**Exercise:** Exactly reproduce the line that contains "What parts and" and all lines after it in the entries below, through the very last line.

**Task data:**
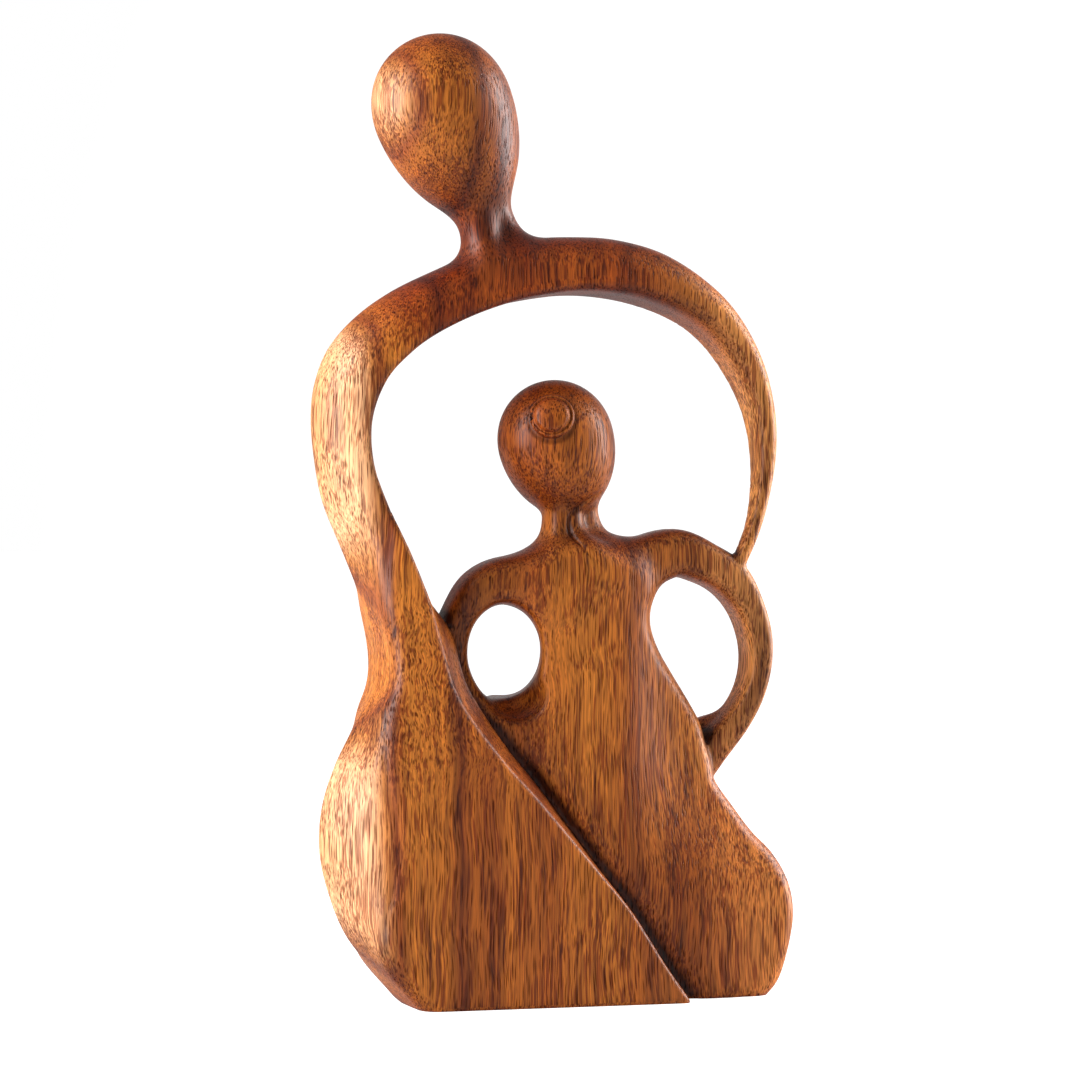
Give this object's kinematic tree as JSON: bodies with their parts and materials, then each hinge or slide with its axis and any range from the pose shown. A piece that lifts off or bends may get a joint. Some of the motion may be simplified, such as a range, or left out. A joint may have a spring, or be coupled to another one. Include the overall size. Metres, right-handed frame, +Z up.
{
  "type": "father and child sculpture",
  "caption": "Abstract wooden carving of a father and child: a smooth faceless figure in a long robe arches an arm over the child, who stands with hands on hips.",
  "frame": {"origin": "on the ground, under the middle of the carving's bounding box", "axes": "+Z up, the carved front faces -Y, +X is to the right when the front is looked at"},
  "size_m": [0.152, 0.0488, 0.2981],
  "materials": {
    "wood": "sanded smooth and waxed to a satin sheen"
  },
  "bodies": {
    "root": {"father_and_child_carving": "wood"}
  },
  "joints": []
}
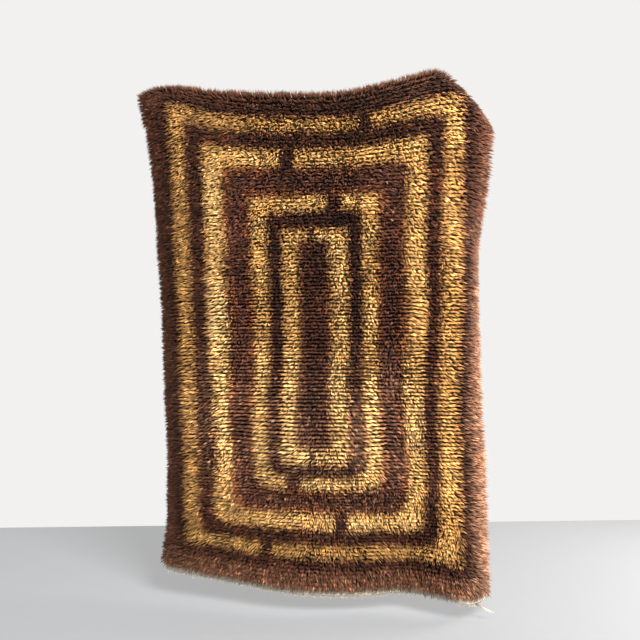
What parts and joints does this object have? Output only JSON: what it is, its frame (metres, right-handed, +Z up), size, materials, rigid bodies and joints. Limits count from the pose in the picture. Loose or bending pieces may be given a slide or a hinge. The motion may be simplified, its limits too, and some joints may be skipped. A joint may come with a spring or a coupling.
{
  "type": "rya rug",
  "caption": "Shaggy knotted-pile rug with nested brown and gold borders, hanging from its top edge with one upper corner folded back.",
  "frame": {"origin": "middle of the top edge of the ground weave, where it hangs lowest between its two holding places", "axes": "+Z up, +X to the right seen from the pile side, +Y to the back of the rug"},
  "size_m": [1.4791, 0.2934, 2.0653],
  "materials": {
    "ground_weave": "matte wool and linen weave",
    "pile": "long soft wool pile with a slight sheen",
    "top_locks": "long soft wool pile with a slight sheen",
    "left_locks": "long soft wool pile with a slight sheen",
    "right_locks": "long soft wool pile with a slight sheen",
    "bottom_locks": "long soft wool pile with a slight sheen",
    "warp_fringe": "matte linen yarn"
  },
  "bodies": {
    "root": {"ground_weave": "ground_weave", "pile": "pile", "top_locks": "top_locks", "left_locks": "left_locks", "right_locks": "right_locks", "bottom_locks": "bottom_locks", "warp_fringe": "warp_fringe"}
  },
  "joints": []
}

**Complete output:**
What parts and joints does this object have? Output only JSON: what it is, its frame (metres, right-handed, +Z up), size, materials, rigid bodies and joints. Limits count from the pose in the picture. Loose or bending pieces may be given a slide or a hinge. The motion may be simplified, its limits too, and some joints may be skipped. A joint may come with a spring or a coupling.
{
  "type": "rya rug",
  "caption": "Shaggy knotted-pile rug with nested brown and gold borders, hanging from its top edge with one upper corner folded back.",
  "frame": {"origin": "middle of the top edge of the ground weave, where it hangs lowest between its two holding places", "axes": "+Z up, +X to the right seen from the pile side, +Y to the back of the rug"},
  "size_m": [1.4791, 0.2934, 2.0653],
  "materials": {
    "ground_weave": "matte wool and linen weave",
    "pile": "long soft wool pile with a slight sheen",
    "top_locks": "long soft wool pile with a slight sheen",
    "left_locks": "long soft wool pile with a slight sheen",
    "right_locks": "long soft wool pile with a slight sheen",
    "bottom_locks": "long soft wool pile with a slight sheen",
    "warp_fringe": "matte linen yarn"
  },
  "bodies": {
    "root": {"ground_weave": "ground_weave", "pile": "pile", "top_locks": "top_locks", "left_locks": "left_locks", "right_locks": "right_locks", "bottom_locks": "bottom_locks", "warp_fringe": "warp_fringe"}
  },
  "joints": []
}